Alternatively, some countries - Germany for example - are smart enough to understand that taking labor's opinions in count makes for easier management. The Unions get seats on the Board. 

 
 
 
Thrawn 31
Professor Participates
2.1.2  Thrawn 31  replied to  Bob Nelson @2.1.1    4 years ago

You are correct, Germany has very strong labor unions, has for a long time, and has been kicking American car manufacturers asses for a long time. Labor unions are not the cause of the big threes troubles. It is poor management, a lack of vision, and a refusal to see which way the wind is blowing and adjust course accordingly.

 
 
 
Bob Nelson
Professor Guide
2.1.3  Bob Nelson  replied to  Thrawn 31 @2.1.2    4 years ago

The German manufacturers are fixated on product. They seek to understand what their customers want (prestige is a thing) and to deliver it.
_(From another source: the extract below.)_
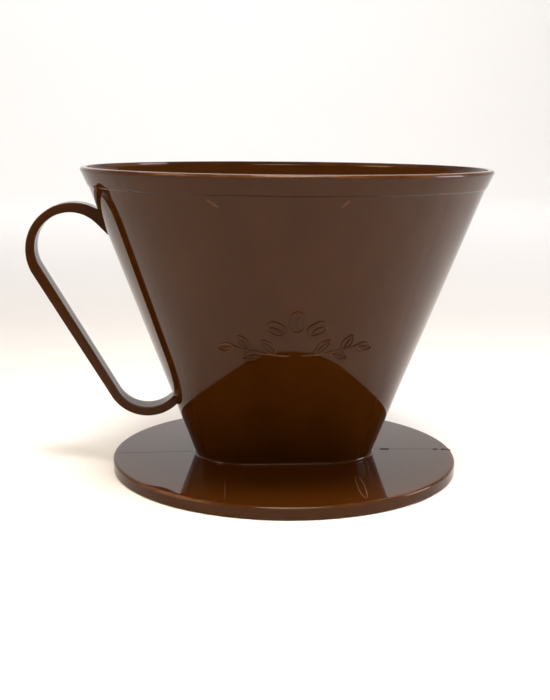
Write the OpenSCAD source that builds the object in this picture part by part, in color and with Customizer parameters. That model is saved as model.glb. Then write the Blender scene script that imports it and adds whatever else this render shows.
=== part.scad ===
// Pour over coffee dripper for flat-bottomed wedge paper filters, moulded in brown plastic.
// A cone that blends from a round mouth to a long oval foot, on a saucer-shaped base that
// sits over a mug. Origin: centre of the base's resting plane. +Z up, +X away from the
// handle, -Y towards the motif. All sizes in millimetres.

/* [Cone] */
// Radius of the cone's outside at the step under the rim
step_r = 64; // [60:0.5:68]
// Height of that step
step_z = 94.2; // [85:0.2:100]
// Half the foot's length, along X
foot_half_length = 29.9; // [26:0.1:31]
// Half the foot's width, along Y
foot_half_width = 16.8; // [15:0.1:20]
// Thickness of the cone's wall
wall = 2; // [1.6:0.1:2.6]

/* [Rim] */
// Largest radius of the rim, at its lip
rim_r = 66.5; // [66:0.1:68]
// Height of the rim band above the step
rim_h = 5.8; // [4:0.1:8]
// How far the rim band stands proud of the cone
rim_step = 0.4; // [0.2:0.1:0.8]
// Height of the lip's rounded outer edge
lip_round = 1.2; // [0.8:0.1:1.5]

/* [Base] */
// Radius of the base
base_r = 57.8; // [50:0.1:62]
// Height of the base's outer edge
base_edge_h = 3.9; // [3.5:0.1:4.5]
// Rise of the base's top from its edge to the foot
base_rise = 0.4; // [0.2:0.1:1]
// Thickness of the base plate at its flat middle
plate_t = 2.2; // [1.8:0.1:2.4]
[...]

Until they went bust... and I mean right up until the day they went bust... American manufacturers were building whatever they thought consumers should have.

Oh, and... quality...... 

 
 
 
Vic Eldred
Professor Principal
2.2  seeder  Vic Eldred  replied to  Bob Nelson @2    4 years ago
They built crappy cars

An they paid Union Wages - that was their big downfall, as foreigners used cheap labor and a mostly spoiled, thoughtless, uncivilized generation to beat them.

 
 
 
Kavika
Professor Principal
2.2.1  Kavika   replied to  Vic Eldred @2.2    4 years ago

Since they were union companies paying union wages would be natural. They also had piss poor management, a captive audience, and they built terrible cars. The Japanese/Germans and others built a more fuel-efficient, less expensive,  and longer-lasting auto. Built a better mousetrap and people will buy it.

as foreigners used cheap labor and a mostly spoiled, thoughtless, uncivilized generation to beat them.
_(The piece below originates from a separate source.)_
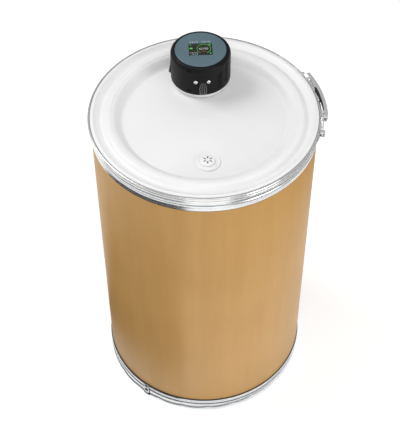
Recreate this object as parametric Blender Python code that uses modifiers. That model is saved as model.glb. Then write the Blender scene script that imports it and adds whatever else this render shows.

 It sounds like your talking about Americans. What wonderful things to say about your fellow citizens actually the majority of your fellow citizens.   [DELETED]

 
 
 
Kavika
Professor Principal
2.2.3  Kavika   replied to  Kavika @2.2.1    4 years ago

LOL, you seem to feel free to insult a huge portion of US citizens but whimp out when it's pointed out that it was a bigoted, backward asshole thing to do.

 
 
 
Tessylo
Professor Expert
2.2.4  Tessylo  replied to  Kavika @2.2.3    4 years ago

Happens every day!

 
 
 
Thrawn 31
Professor Participates
2.2.5  Thrawn 31  replied to  Vic Eldred @2.2    4 years ago

Yeah, the major competitors are Japanese and German companies, they hardly pay low wages to the workers in their country and actually have a lot of plants and employ more than a few Americans. They don’t do anything different from American car makers as far as labor practices are concerned, the wages of the workers is not the source of American manufacturing issues. The Japanese and Germans just built better, cheaper, more efficient cars.

 
 
 
Bob Nelson
Professor Guide
2.2.6  Bob Nelson  replied to  Vic Eldred @2.2    4 years ago
An they paid Union Wages - that was their big downfall

Did they not make crappy cars? Was that not the fundamental problem? 

 
 
 
Buzz of the Orient
Professor Expert
3  Buzz of the Orient    4 years ago

LOL. Goodbye Oldsmobile, goodbye DeSoto, goodbye Pontiac, goodbye Mercury, hello Camry, hello Accord, hello Volvo, hello Volkswagen, hello Hyundai....

 
 
 
Thrawn 31
Professor Participates
4  Thrawn 31    4 years ago

Meh, I don’t see the increase in safety standards as being what hurt American auto-manufacturers. I think it is has much more to do with a lot people deciding they don’t want/need a giant inefficient vehicle and buying from foreign companies because American car makers weren’t producing them. 

 
 
 
Buzz of the Orient
Professor Expert
4.1  Buzz of the Orient  replied to  Thrawn 31 @4    4 years ago

I think that the foreign cars won out because they did not suffer from the intended built-in 3 to 4 year obselesence that made buyers want to or have to trade in every 3 or 4 years.